Originally published October 18 2014
Organic fruits and veggies improve mental health as well as physical wellbeing
by Julie Wilson staff writer
(NaturalNews) Mental well-being is something many of us probably don't think too much about, likely because many of us have it. But for those of us that don't, defining what that means and understanding its impact on our lives is crucial to discovering true happiness, or contentment, which some experts argue is even better.
The U.S. Centers for Disease Control and Prevention (CDC) defines mental well-being as having a positive perspective of one's life, shaped by good living conditions, employment, meaningful relationships and positive emotions.
Low mental well-being, however, has been linked to mental illness and even linked to creating social inequalities. So being unhappy isn't just miserable, but it contributes to mental health problems later on in life, scientists say.
Be happy AND cancer free by eating your organic fruits and veggies!
Of course while living in a safe, stable home and being loved by someone denotes well-being, the results of a new study identifies diet as a pivotal contributor.
Researchers with the University of Warwick's Medical School suggest fruit and vegetable consumption plays a major role in mental and physical health. To arrive at their conclusion, scientists measured mental well-being by reviewing data from the Health Survey for England.

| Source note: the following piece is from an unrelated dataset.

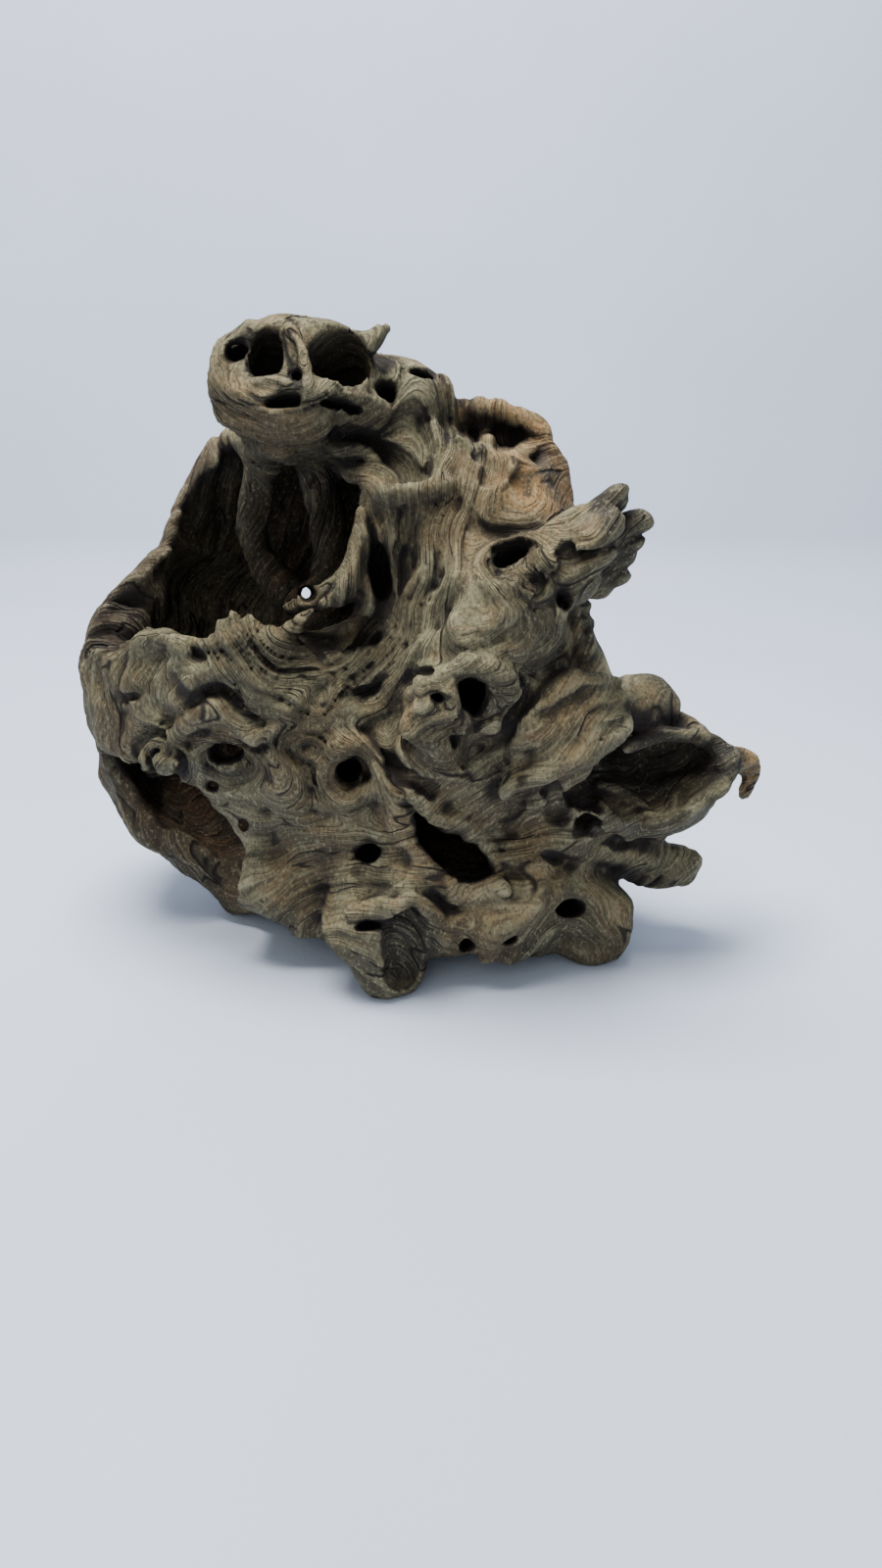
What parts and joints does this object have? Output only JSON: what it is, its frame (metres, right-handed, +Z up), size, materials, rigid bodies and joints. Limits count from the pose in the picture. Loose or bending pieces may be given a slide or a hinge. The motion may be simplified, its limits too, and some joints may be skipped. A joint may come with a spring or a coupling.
{
  "type": "driftwood",
  "caption": "Weathered piece of hollow root wood with open windows, knot holes and a broken branch, standing on its own low points.",
  "frame": {"origin": "middle of the outline box, at the level of the feet", "axes": "+Z up, -Y towards the side with the two windows and the crater, +X towards the scoop"},
  "size_m": [0.3198, 0.1709, 0.2746],
  "materials": {
    "weathered_wood": "dry, grey-brown and weathered, darker inside the hollows"
  },
  "bodies": {
    "root": {"driftwood": "weathered_wood"}
  },
  "joints": []
}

The surveys reviewed were completed by 14,000 English participants aged 16 and over, with 56 percent of those being female and 44 percent of them male. Mental and physical health, health related behaviors, demographics and socioeconomic characteristics were detailed in the information collected.
The results: 33 percent of respondents who had high mental well-being ate five or more portions of fruit and
vegetables a day, while only 6.8 percent of them ate less than one portion.

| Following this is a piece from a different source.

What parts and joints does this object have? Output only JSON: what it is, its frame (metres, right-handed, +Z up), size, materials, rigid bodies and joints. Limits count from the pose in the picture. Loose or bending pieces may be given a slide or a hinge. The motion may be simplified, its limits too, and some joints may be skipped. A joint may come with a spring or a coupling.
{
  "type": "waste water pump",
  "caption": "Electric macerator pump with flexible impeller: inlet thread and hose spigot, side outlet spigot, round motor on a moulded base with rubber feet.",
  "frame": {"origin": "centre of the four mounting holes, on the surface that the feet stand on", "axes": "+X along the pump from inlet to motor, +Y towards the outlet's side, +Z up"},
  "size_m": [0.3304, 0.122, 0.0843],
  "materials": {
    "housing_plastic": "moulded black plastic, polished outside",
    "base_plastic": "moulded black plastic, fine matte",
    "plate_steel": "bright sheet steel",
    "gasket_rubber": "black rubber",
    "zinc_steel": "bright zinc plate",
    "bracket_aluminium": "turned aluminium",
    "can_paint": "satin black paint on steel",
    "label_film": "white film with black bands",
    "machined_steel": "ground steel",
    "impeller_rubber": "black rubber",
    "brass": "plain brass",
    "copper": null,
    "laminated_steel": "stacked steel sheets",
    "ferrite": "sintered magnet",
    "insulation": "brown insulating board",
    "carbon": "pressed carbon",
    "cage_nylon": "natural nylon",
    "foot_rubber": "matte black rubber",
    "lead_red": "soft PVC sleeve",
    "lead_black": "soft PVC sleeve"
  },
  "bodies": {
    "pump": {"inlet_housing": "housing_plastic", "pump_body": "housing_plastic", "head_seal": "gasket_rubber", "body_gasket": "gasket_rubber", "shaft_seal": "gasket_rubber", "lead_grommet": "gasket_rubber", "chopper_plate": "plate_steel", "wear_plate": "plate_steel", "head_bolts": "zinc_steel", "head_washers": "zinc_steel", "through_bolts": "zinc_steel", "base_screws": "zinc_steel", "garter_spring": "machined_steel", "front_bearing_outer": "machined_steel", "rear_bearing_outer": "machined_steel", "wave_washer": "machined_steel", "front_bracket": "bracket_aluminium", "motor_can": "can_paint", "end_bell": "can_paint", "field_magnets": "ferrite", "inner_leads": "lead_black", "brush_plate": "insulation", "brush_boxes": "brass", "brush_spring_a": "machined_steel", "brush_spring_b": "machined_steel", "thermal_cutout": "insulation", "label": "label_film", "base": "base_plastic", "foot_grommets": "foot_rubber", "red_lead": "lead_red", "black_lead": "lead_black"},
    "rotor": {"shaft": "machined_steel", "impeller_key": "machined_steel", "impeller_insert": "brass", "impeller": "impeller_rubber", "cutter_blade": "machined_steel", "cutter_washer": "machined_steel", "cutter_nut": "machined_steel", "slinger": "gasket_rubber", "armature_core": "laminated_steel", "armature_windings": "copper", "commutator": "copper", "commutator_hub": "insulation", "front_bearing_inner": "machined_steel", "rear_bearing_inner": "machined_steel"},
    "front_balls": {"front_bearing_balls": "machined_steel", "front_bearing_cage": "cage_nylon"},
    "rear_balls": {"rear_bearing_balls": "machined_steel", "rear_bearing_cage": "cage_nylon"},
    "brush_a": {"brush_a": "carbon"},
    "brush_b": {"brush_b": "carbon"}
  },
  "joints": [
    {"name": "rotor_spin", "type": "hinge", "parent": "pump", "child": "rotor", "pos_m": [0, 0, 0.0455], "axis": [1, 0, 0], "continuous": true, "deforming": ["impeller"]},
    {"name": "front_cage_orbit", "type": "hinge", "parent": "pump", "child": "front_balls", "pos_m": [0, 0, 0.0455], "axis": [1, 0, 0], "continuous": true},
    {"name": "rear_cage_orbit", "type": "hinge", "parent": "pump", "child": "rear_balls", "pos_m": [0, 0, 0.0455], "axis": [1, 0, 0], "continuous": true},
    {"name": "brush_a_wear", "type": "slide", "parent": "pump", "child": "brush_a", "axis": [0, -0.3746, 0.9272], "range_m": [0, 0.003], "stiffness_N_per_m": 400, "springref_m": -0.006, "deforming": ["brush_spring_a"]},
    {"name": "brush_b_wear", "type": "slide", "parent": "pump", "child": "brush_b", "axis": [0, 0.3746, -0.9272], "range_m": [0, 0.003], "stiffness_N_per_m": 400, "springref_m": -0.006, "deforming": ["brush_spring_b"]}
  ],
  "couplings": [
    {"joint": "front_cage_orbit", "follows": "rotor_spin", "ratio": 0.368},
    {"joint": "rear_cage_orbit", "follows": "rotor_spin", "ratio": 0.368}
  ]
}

About 31 percent of those with high mental well-being ate three to four portions
and 28.4 percent ate one to two, the study found. Researchers were also able to
associate other health-related behaviors with mental well-being, such as
smoking, but only fruit and veggie consumption was "consistently
associated in both men and women."
Organic fruits and veggies likely offer enhanced results, providing even more benefits
The results are pretty astounding, so just imagine how enhanced they'd be if you consumed only organic fruits and veggies, as they've been proven to contain more nutrients, and less pesticide residue, making them overall much healthier.
One study found that switching to an all-organic diet would be equivalent to adding one or two daily servings of fruits and veggies to your diet, reported Natural News.
Only fruits and veggies consistent with feeling good
"Along with smoking, fruit and vegetable consumption was the health-related behavior most consistently associated with both low and high mental well-being," said Dr. Saverio Stranges, the study's lead author.
"These novel findings suggest that fruit and vegetable intake may play a potential role as a driver, not just of physical, but also of mental well-being in the general population".
Experts warn that while low mental well-being contributes to mental illness, high mental well-being helps ward off not just cancer, but other serious physical diseases.
"Mental illness is hugely costly to both the individual and society, and mental well-being underpins many physical diseases, unhealthy lifestyles and social inequalities in health," said co-author Professor Sarah Stewart-Brown.
"It has become very important that we begin to research the factors that enable people to maintain a sense of well-being," she added.
Optimism, resilience, self-esteem and positive relationships help induce mental well-being, which allow us to function and feel food, according to scientists.
"Our findings add to the mounting evidence that fruit and vegetable intake could be one such factor and mean that people are likely to be able to enhance their mental well-being at the same time as preventing heart disease and cancer," said Stewart-Brown.
The Warwick-Edinburgh Mental Well-being Scale was used to make assessments in this study. The top 15 percent of participants were categorized as having High mental well-being, with the bottom 15 percent as Low and the middle 16-84 percent as Middle.
A copy of the study can be found at BMJ Open, an online, open access journal dedicated to promoting transparency in publishing medical research.